B. Organization of Compositional Whole

(JFC) As these pages have previously noted, many commentators find the overall subject of Romans is in 1:16f. Yet, Paul Achtemeier's Interpretation Commentary says these verses' emphasis on righteousness by faith seems to him to be secondarily important to the main theme which is, for him, God's plan to extend divine Lordship to all people by the grace demonstrated in Jesus Christ. And, Franz J. Leenhardt's The Epistle to the Romans has divisions quite neatly named, if over simplified, beginning with 1:1-17's "theme; the gospel of justification preached by the apostle as far as Spain; its theological aspect (1:18-5:11); its anthropological aspect (5:12-8:39); its historical aspect (9:1-11:36); its ethical aspect (12:1-15:33).
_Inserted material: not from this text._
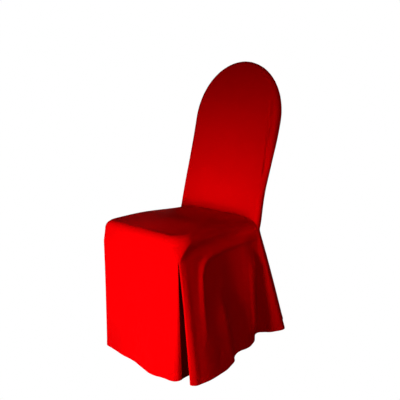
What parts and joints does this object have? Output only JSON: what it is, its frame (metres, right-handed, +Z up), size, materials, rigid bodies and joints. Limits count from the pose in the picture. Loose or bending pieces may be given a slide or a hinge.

To this are added the greetings and exordium of the beginning and finally the final salutations of ch. 16." So, then, we might divide the whole of this Epistle, by themes, into four parts: chapters 1-4 are about God's saving righteousness and/or justification by faith as shown through the Old Testament, especially; chapters 5-8 express the significance of living life in Christ; chapters 9-11 present Paul's attempt to deal with the large matter of salvation for the Jews; chapters 12-16 convey Paul's ethics and personal closing remarks. And, Karl Barth's Shorter Commentary on Romans, says of this Epistle, "It has often been compared to a catechism, or even to a handbook of dogmatics, and for that reason the first systematic theologian of the Evangelical Church, Melanchthon, did in fact use it as a pattern for a work of this kind."

C. Issues of Authorship

(JFC) As these studies have indicated in the past, virtually every commentary consulted says the Apostle Paul wrote Romans and that he did so between 54 and 60 or so. Some say it was written from Corinth when Paul visited there in 57 or 58. He went to Jerusalem in 57 or 58 and from there planned (Romans 15:22-32, Acts 19:21 and 20:3 and I Corinthians 16:3-6) to go, for his first time, to Rome on his intended way to Spain (15:24). Barth and Dodd (The Moffett NT Commentary) both recognize Paul's apprehension at going to Rome where he expected some hostility among the residents there, Barth identifying them as "disobedient Jews", disobedient of the covenant(s) God had made with their forefathers. Dodd calls them "Jewish-Christian opponents".